Output all lines exactly.
#####
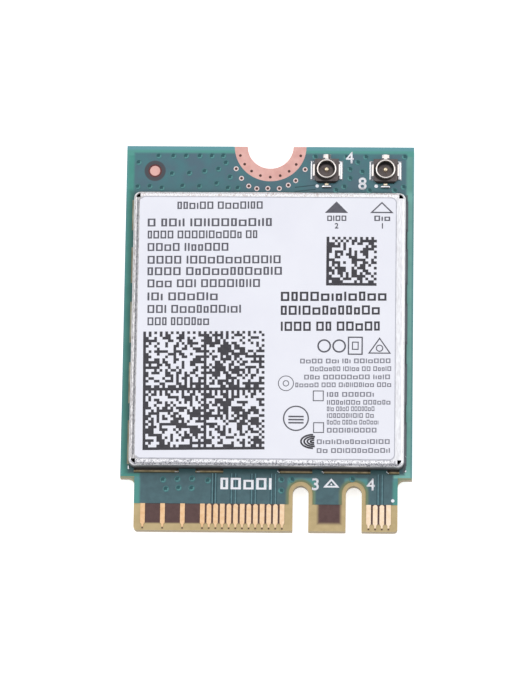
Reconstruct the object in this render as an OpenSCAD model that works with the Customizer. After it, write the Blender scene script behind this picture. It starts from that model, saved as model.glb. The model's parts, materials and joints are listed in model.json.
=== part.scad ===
// Wireless plug-in card with an edge connector, a screw notch, a shielded radio and two coax jacks.
// The board lies flat: X runs across it, Y runs from the contact edge to the screw edge, Z points up.
// The origin is at the middle of the underside. All sizes are in millimetres.

/* [Board] */
// Width of the board between its long sides
board_width = 22; // [22:0.1:30]
// Length of the board from contact edge to screw edge
board_length = 30; // [26:0.5:42]
// Thickness of the board with the layers on both faces
board_thick = 0.8; // [0.6:0.05:1.2]
// Thickness of the copper and of the solder mask on each face
foil = 0.04; // [0.02:0.01:0.06]
// Radius of the half-round screw notch
notch_radius = 1.75; // [1.2:0.05:2.1]
// Width of the bare copper ring round the notch
notch_ring = 1; // [0.6:0.1:1.2]
// Radius in the inner corner of each shoulder
shoulder_fillet = 0.5; // [0.2:0.1:0.8]
// Radius of the two outer corners of the contact tab
tab_corner = 0.25; // [0.1:0.05:0.5]
// Bare laminate left along the shoulders by the mask
shoulder_bare = 0.12; // [0.05:0.01:0.3]
// Radius of the copper of each bare via
via_radius = 0.19; // [0.15:0.01:0.25]
// Radius of the drill hole in each via
drill_radius = 0.08; // [0.05:0.01:0.1]

/* [Edge contacts] */
// Length of the contact tab below the shoulders
tab_length = 4; // [3.8:0.1:5]
// Distance between neighbouring contacts on one face
pin_pitch = 0.5; // [0.4:0.01:0.5]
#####
__In response__:
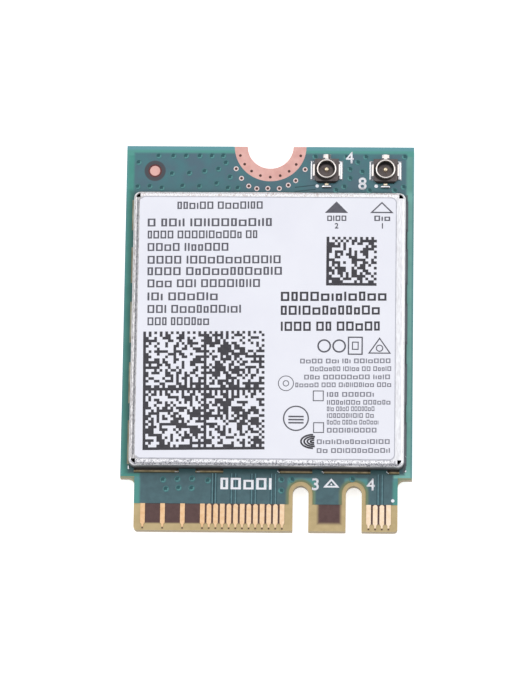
Reconstruct the object in this render as an OpenSCAD model that works with the Customizer. After it, write the Blender scene script behind this picture. It starts from that model, saved as model.glb. The model's parts, materials and joints are listed in model.json.
=== part.scad ===
// Wireless plug-in card with an edge connector, a screw notch, a shielded radio and two coax jacks.
// The board lies flat: X runs across it, Y runs from the contact edge to the screw edge, Z points up.
// The origin is at the middle of the underside. All sizes are in millimetres.

/* [Board] */
// Width of the board between its long sides
board_width = 22; // [22:0.1:30]
// Length of the board from contact edge to screw edge
board_length = 30; // [26:0.5:42]
// Thickness of the board with the layers on both faces
board_thick = 0.8; // [0.6:0.05:1.2]
// Thickness of the copper and of the solder mask on each face
foil = 0.04; // [0.02:0.01:0.06]
// Radius of the half-round screw notch
notch_radius = 1.75; // [1.2:0.05:2.1]
// Width of the bare copper ring round the notch
notch_ring = 1; // [0.6:0.1:1.2]
// Radius in the inner corner of each shoulder
shoulder_fillet = 0.5; // [0.2:0.1:0.8]
// Radius of the two outer corners of the contact tab
tab_corner = 0.25; // [0.1:0.05:0.5]
// Bare laminate left along the shoulders by the mask
shoulder_bare = 0.12; // [0.05:0.01:0.3]
// Radius of the copper of each bare via
via_radius = 0.19; // [0.15:0.01:0.25]
// Radius of the drill hole in each via
drill_radius = 0.08; // [0.05:0.01:0.1]

/* [Edge contacts] */
// Length of the contact tab below the shoulders
tab_length = 4; // [3.8:0.1:5]
// Distance between neighbouring contacts on one face
pin_pitch = 0.5; // [0.4:0.01:0.5]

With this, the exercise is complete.